As Mehta was once a stranger in New York, then a stranger anew in his childhood home of Mumbai, Boyle found that his newcomer's eyes were a benefit while filming Slumdog.

Boyle explains, "Sometimes a stranger can come in and say, 'Do you realize what sort of city you live in, guys?' Sometimes you need a foreigner to come in and say, 'Look at this!' Mumbai's not just a city to visit. It's an event in your life, really, when you're first exposed to it."
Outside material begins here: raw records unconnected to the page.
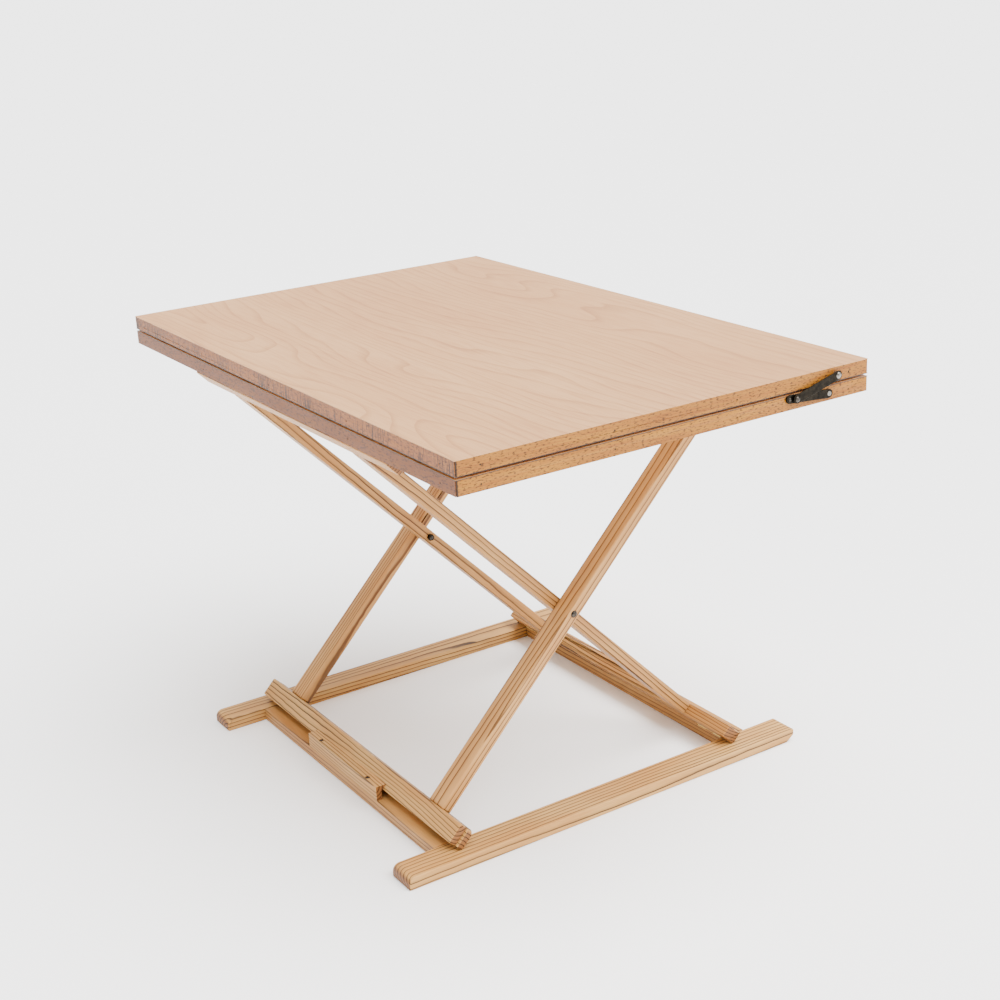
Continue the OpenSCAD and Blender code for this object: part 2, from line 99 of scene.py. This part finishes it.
def maths(tree, how, first, second=0.5, third=0.5):
    return add(tree, "Math", {0: first, 1: second, 2: third}, operation=how).outputs[0]


def bump(tree, shader, height, depth, strength):
    raised = add(tree, "Bump", {"Height": height, "Distance": depth, "Strength": strength})
    tree.links.new(raised.outputs[0], shader.inputs["Normal"])


# ---- finishes ----

def board_point(tree, part, turn, pith):
    """The place in a board, with its length upright and the pith of the tree on the axis."""
    low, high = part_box(part)
    middle = (Vector(low) + Vector(high)) / 2
    angles = [math.radians(a) for a in turn]
    shift = Vector(pith) * MM - Euler(angles).to_matrix() @ middle
    place = add(tree, "TexCoord").outputs["Object"]
    return add(tree, "Mapping", {"Vector": place, "Location": shift, "Rotation": angles}).outputs[0]


def end_grain(tree, turn):
    """1 where a board is cut across its length, 0 along its sides."""
    angles = [math.radians(a) for a in turn]
    upright = Euler(angles).to_matrix().inverted() @ Vector((0, 0, 1))
    facing = add(tree, "VectorMath", {0: add(tree, "TexCoord").outputs["Normal"],
                                      1: upright}, operation="DOT_PRODUCT").outputs["Value"]
    return add(tree, "MapRange", {"Value": maths(tree, "ABSOLUTE", facing), "From Min": 0.6,
                                  "From Max": 0.9}).outputs[0]


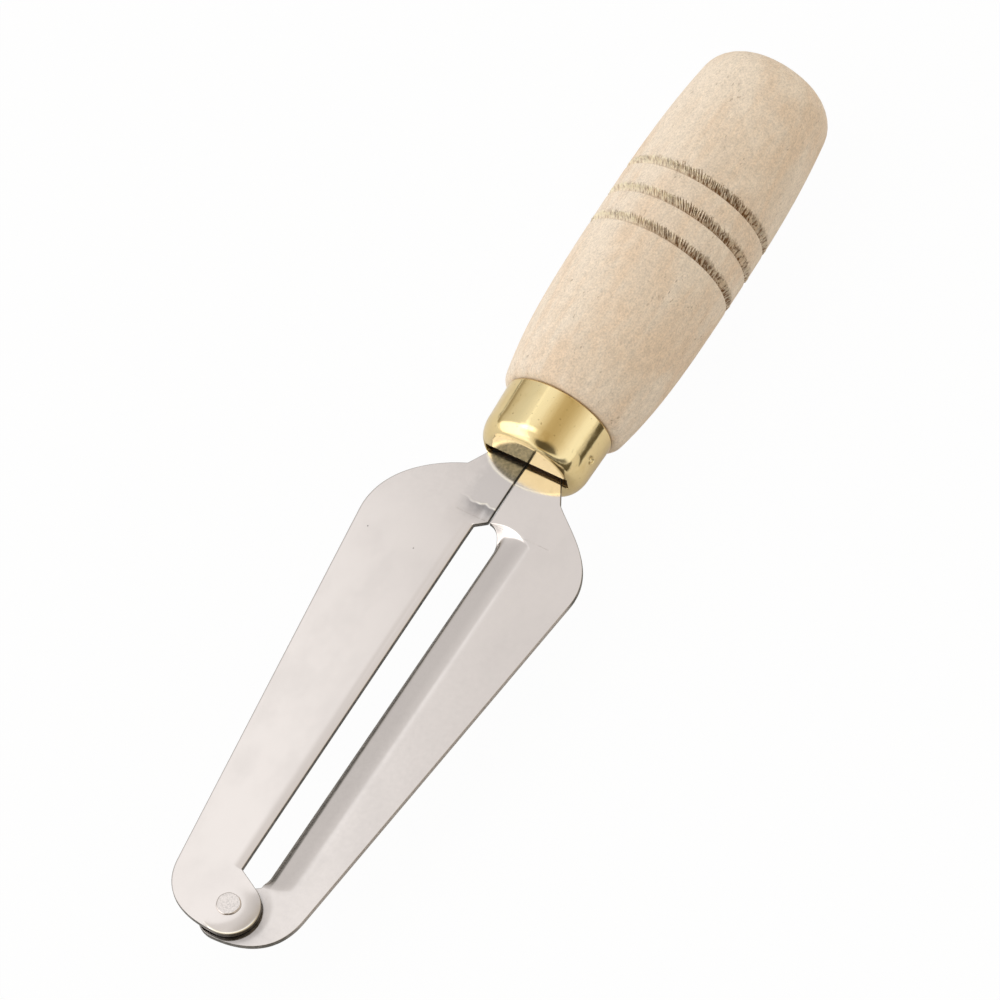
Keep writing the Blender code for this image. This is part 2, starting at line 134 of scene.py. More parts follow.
class Nodes:
    """Adds nodes to one tree.  A value that is an output is joined, any other value is set."""

    def __init__(self, tree):
        self.tree = tree

    def add(self, kind, **settings):
        node = self.tree.nodes.new(kind)
        for name, value in settings.items():
            setattr(node, name, value)
        return node

    def link(self, socket, value):
        if hasattr(value, "node"):
            self.tree.links.new(value, socket)
        else:
            socket.default_value = value

    def math(self, operation, first, second=0.0, clamp=False):
        node = self.add("ShaderNodeMath", operation=operation, use_clamp=clamp)
        self.link(node.inputs[0], first)
        self.link(node.inputs[1], second)
        return node.outputs[0]

    def times(self, first, *others):
        """Product of two or more values."""
        for other in others:
            first = self.math("MULTIPLY", first, other)
        return first

    def split(self, vector):
        """The X, Y and Z of a vector."""
        node = self.add("ShaderNodeSeparateXYZ")
        self.link(node.inputs[0], vector)
        return node.outputs["X"], node.outputs["Y"], node.outputs["Z"]

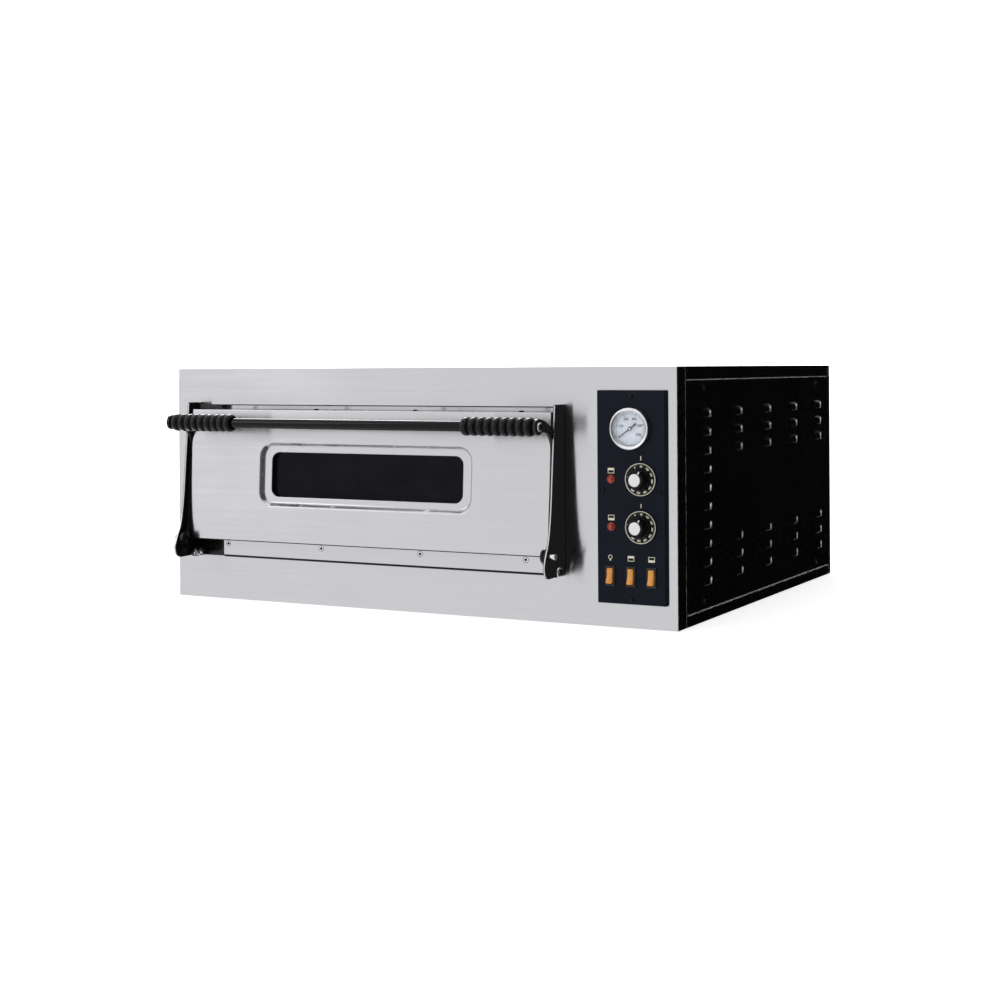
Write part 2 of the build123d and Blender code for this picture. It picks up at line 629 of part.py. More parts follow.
# The needle points to the cold end of the scale, at the lower left.
NEEDLE_ANGLE = 217.0
needle_plane = Plane(
    origin=(GAUGE_X, out(NEEDLE_P), GAUGE_Z),
    x_dir=(math.cos(math.radians(NEEDLE_ANGLE)), 0, math.sin(math.radians(NEEDLE_ANGLE))),
    z_dir=(0, -1, 0),
)
with BuildPart() as gauge_needle:
    with BuildSketch(needle_plane) as pointer:
        with BuildLine():
            Polyline((-11, -1.3), (24, -0.35), (24, 0.35), (-11, 1.3), close=True)
        make_face()
    extrude(pointer.sketch, amount=0.8)
    bar_y(out(NEEDLE_P + 1.6), out(NEEDLE_P - 0.6), GAUGE_X, GAUGE_Z, 3.2)
    bar_y(out(NEEDLE_P), out(DIAL_P - 3), GAUGE_X, GAUGE_Z, 1.0)
gauge_needle.part.label = "gauge_needle"
export_step(gauge_needle.part, "parts/gauge_needle.step")

SKIRT_P = PANEL_P + 0.8
KNOB_FACE_P = 33.0
CAP_P = 35.0

# Thermostat switches behind the panel, each with a bore for its knob's stem.
with BuildPart() as thermostats:
    for z in KNOB_Z:
        block(KNOB_X - 22, KNOB_X + 22, out(PANEL_P - PANEL_T - 0.2), out(-32), z - 24, z + 24)
        for x in (KNOB_X - 12, KNOB_X, KNOB_X + 12):
            block(x - 3, x + 3, out(-32), out(-42), z - 14, z - 13.2)
            block(x - 3, x + 3, out(-32), out(-42), z + 13.2, z + 14)
        bar_y(out(PANEL_P), out(-14), KNOB_X, z, STEM_R + RUN_FIT, Mode.SUBTRACT)
thermostats.part.label = "thermostats"
export_step(thermostats.part, "parts/thermostats.step")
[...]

Bollywood movies are always filmed in studios, never on the street. Naturally Boyle chose the latter method. But he's the first to admit that shooting in the slums was a challenge: "We took a small crew. Because I'd done a big film with an enormous crew, The Beach, which was the wrong way to go about it." That 2000 film, which starred Leonardo DiCaprio, proved to be a costly, trouble-plagued, paparazzi-infested debacle—despite the assistance of the Thai army to control the sets and shoo the public away.

Today, Boyle contrasts the experiences of shooting in Thailand and India: "You can't approach [filming] the way you do normally, with control. There's no point in even seeking it. It's irrelevant. And even when you did, it felt fake."

Chaos, by contrast, felt genuine as the Mumbai crowds teemed around his cast and crew—just like Maximum City. "That was always what we set it against," says Boyle.

Mumbai, with the rest of India, has been transformed by call centers, outsourcing, and globalization. Like Beijing, the city contains massive extremes of wealth and poverty. This, as Boyle suggests, resembles the history of our own great Western cities: "It must've been London in Dickens' time. It is Dickensian." He recalls screenwriter Simon Beaufoy (The Full Monty) telling him: "It's operatic, it's melodramatic. It's caricature. It's massive plot shifts. It's huge coincidences."

Boyle agrees: "Victorian London must've been like that. And I guess turn-of-the-last-century Manhattan as well. Where a staggering explosion potential is happening, and it's built on a massive base of poverty. But it's not poverty—it's poverty with a certain spending power as well, power to consume. To consume Dickens, to consume all those movies in India. There is terrible poverty there, but nobody starves in India. They've very proud of that. So it's a mobilized power as well. The groundswell you feel is just incredible."

In the sprawling tin-roofed slums, his protagonist Jamal is a wired street-urchin hustler who uses technology—chiefly the country's most popular TV game show—to pursue his dreams and find his beloved. Jamal is in this way a paradigmatic ghetto entrepreneur.

Boyle describes Jamal as "totally resourceful and enterprising. We have this terrible stigma attached to slums, which is that they're pitiful, and they're without hope. Forget it! They don't want our hope. They're kind of getting on with it themselves. I love characters like that, who live by their wits. It often ends up, like in Trainspotting, with them thieving." Here Boyle chuckles at the thought.

"They're survivors. They're gonna swim, they're not gonna sink. Whatever shit life throws at them, they're gonna plough through it. There's an immense amount of forward energy, which I love in films. The way that film has this momentum. You think about film going through the gate when you shoot and when you project—it's always going forward. Mumbai, it's living in fast-forward."

Like his hero, Jamal. And like Boyle himself.